The committee meets regularly with the administrative authorities and the administrative board, made up of representatives from cultural institutions and trade unions. A unit was also established that is dedicated to data collection and assessment of the administration, as well as a cultural council that incorporates associations and regional institutions. The council assesses the general guidelines of cultural policy and ensures quality and diversity in cultural activities. In 2016, a cultural council bringing together more than 100 intellectuals and civil society representatives was tasked with assessing the “Sfax Arab Capital of Culture” event.

Key factors

Four main factors contributed to the success of this project. First, a motivated public seeking culture had to be managed and given public spaces. Second, the project has benefited from the commitment of a large network of 1681 associations, including 319 cultural associations.
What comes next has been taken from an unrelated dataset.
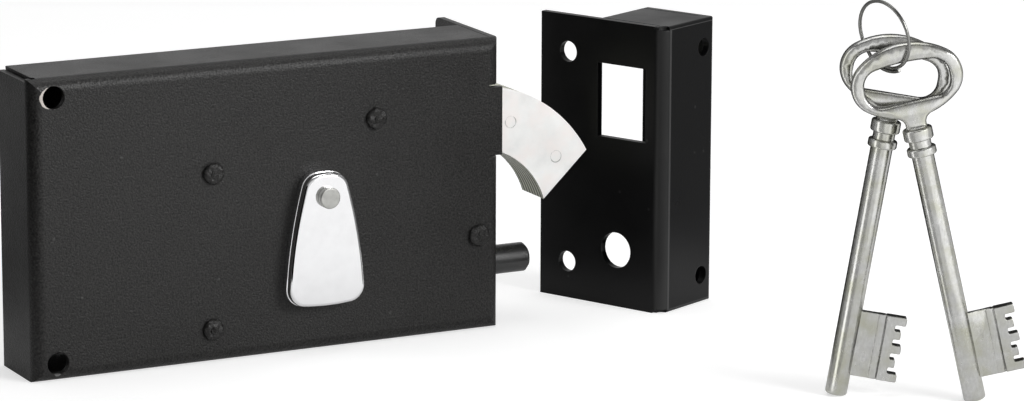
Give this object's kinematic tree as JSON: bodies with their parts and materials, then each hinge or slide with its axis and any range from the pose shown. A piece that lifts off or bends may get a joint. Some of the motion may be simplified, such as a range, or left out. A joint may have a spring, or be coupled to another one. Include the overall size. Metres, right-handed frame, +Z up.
{
  "type": "gate lock",
  "caption": "Black surface-mounted gate lock with a laminated swinging hook bolt, a drop keyhole cover, a folded keeper and its keys on a wire ring.",
  "frame": {"origin": "middle of the underside of the lock case", "axes": "+X to the hook and the forend, +Y to the gate that the lock is fixed to, +Z up"},
  "size_m": [0.2215, 0.1646, 0.1042],
  "materials": {
    "black_coat": "satin powder coat with a fine texture",
    "hook_zinc": "bright zinc plate",
    "rivet_steel": "dull steel",
    "mechanism_steel": "stamped steel",
    "spring_steel": "tempered spring steel",
    "cover_chrome": "polished",
    "key_nickel": "cast and zinc-plated, satin",
    "ring_wire": "drawn wire"
  },
  "bodies": {
    "case": {"front_case": "black_coat", "back_plate": "black_coat", "hook_pivot_post": "black_coat", "lever_post": "black_coat", "upper_case_post": "black_coat", "lower_case_post": "black_coat", "hook_pivot_sleeve": "mechanism_steel", "lever_post_sleeves": "mechanism_steel", "guide_stud": "black_coat", "cover_rivet": "rivet_steel"},
    "hook": {"hook_plate_1": "hook_zinc", "hook_plate_2": "hook_zinc", "hook_plate_3": "hook_zinc", "hook_plate_4": "hook_zinc", "hook_plate_5": "hook_zinc", "hook_plate_6": "hook_zinc", "hook_plate_7": "hook_zinc", "hook_plate_8": "hook_zinc", "hook_rivets": "hook_zinc", "hook_stump": "mechanism_steel"},
    "cover": {"keyhole_cover": "cover_chrome"},
    "lever_body_1": {"lever_1": "mechanism_steel", "lever_spring_1": "spring_steel"},
    "lever_body_2": {"lever_2": "mechanism_steel", "lever_spring_2": "spring_steel"},
    "lever_body_3": {"lever_3": "mechanism_steel", "lever_spring_3": "spring_steel"},
    "lever_body_4": {"lever_4": "mechanism_steel", "lever_spring_4": "spring_steel"},
    "keeper_body": {"keeper": "black_coat"},
    "ring_body": {"key_ring": "ring_wire"},
    "front_key_body": {"key_front": "key_nickel"},
    "rear_key_body": {"key_rear": "key_nickel"}
  },
  "joints": [
    {"name": "hook_swing", "type": "hinge", "parent": "case", "child": "hook", "pos_m": [0.06095, 0, 0.0265], "axis": [0, -1, 0], "range_deg": [0, 56]},
    {"name": "cover_swing", "type": "hinge", "parent": "case", "child": "cover", "pos_m": [0.014, 0, 0.0426], "axis": [0, -1, 0], "range_deg": [-75, 75]},
    {"name": "lever_1_drop", "type": "hinge", "parent": "case", "child": "lever_body_1", "pos_m": [0.0305, 0, 0.0615], "axis": [0, -1, 0], "range_deg": [-4, 0]},
    {"name": "lever_2_drop", "type": "hinge", "parent": "case", "child": "lever_body_2", "pos_m": [0.0305, 0, 0.0615], "axis": [0, -1, 0], "range_deg": [-4, 0]},
    {"name": "lever_3_drop", "type": "hinge", "parent": "case", "child": "lever_body_3", "pos_m": [0.0305, 0, 0.0615], "axis": [0, -1, 0], "range_deg": [-4, 0]},
    {"name": "lever_4_drop", "type": "hinge", "parent": "case", "child": "lever_body_4", "pos_m": [0.0305, 0, 0.0615], "axis": [0, -1, 0], "range_deg": [-4, 0]},
    {"name": "keeper_away", "type": "slide", "parent": "case", "child": "keeper_body", "axis": [0.9063, 0.4226, 0], "range_m": [0, 0.1]},
    {"name": "ring_lift", "type": "slide", "parent": "case", "child": "ring_body", "axis": [0, 0, 1], "range_m": [0, 0.1]},
    {"name": "front_key_swing", "type": "hinge", "parent": "ring_body", "child": "front_key_body", "pos_m": [0.1226, -0.12241, 0.0869], "axis": [-0.4579, -0.889, 0], "range_deg": [-2, 45]},
    {"name": "rear_key_swing", "type": "hinge", "parent": "ring_body", "child": "rear_key_body", "pos_m": [0.12108, -0.11521, 0.08735], "axis": [-0.4579, -0.889, 0], "range_deg": [-60, 2]}
  ]
}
Third, providing spaces in schools and universities, as well as the teachers’ participation have both helped include a large number of youths. Finally, the designation of Sfax as the 2016 Arab Capital of Culture by ALECSO (Arab League Educational, Cultural and Scientific Organization) was decisive in increasing the budget for developing public spaces and facilitating exchanges with cultural actors.

Ongoing work

Becoming the “Arab Capital of Culture” in 2016 highlighted the region’s cultural transformation since 2011. However, issues of space and infrastructure remained. This led to the creation of the “Chott El Krekna” project to develop public space throughout the city. It used 3 hectares on the coast to build a cultural complex, a cultural cafe, recreational spaces, a floating stage, and provide a large amount of space for street arts. The project was financed by the municipality and the Ministry of Culture, at an estimated cost of DT 6 million (Tunisian dinars). The municipality will undertake responsibility for the project’s completion. A technical study was carried out by a private consulting firm in coordination with the steering committee for the cultural event.

Other future projects include public gardens as spaces for book exchanges, and new public stages in the city's popular neighbourhoods such as Cité El Habib and Sidi Mansour.

Further information

The City of Sfax was a candidate for the third “UCLG Mexico City – Culture 21 International Award” (November 2017-May 2018). The jury for the award drew up its final report in June of 2018, and requested that the UCLG Committee on Culture promote this project as one of the good practices implemented under Agenda 21 for culture.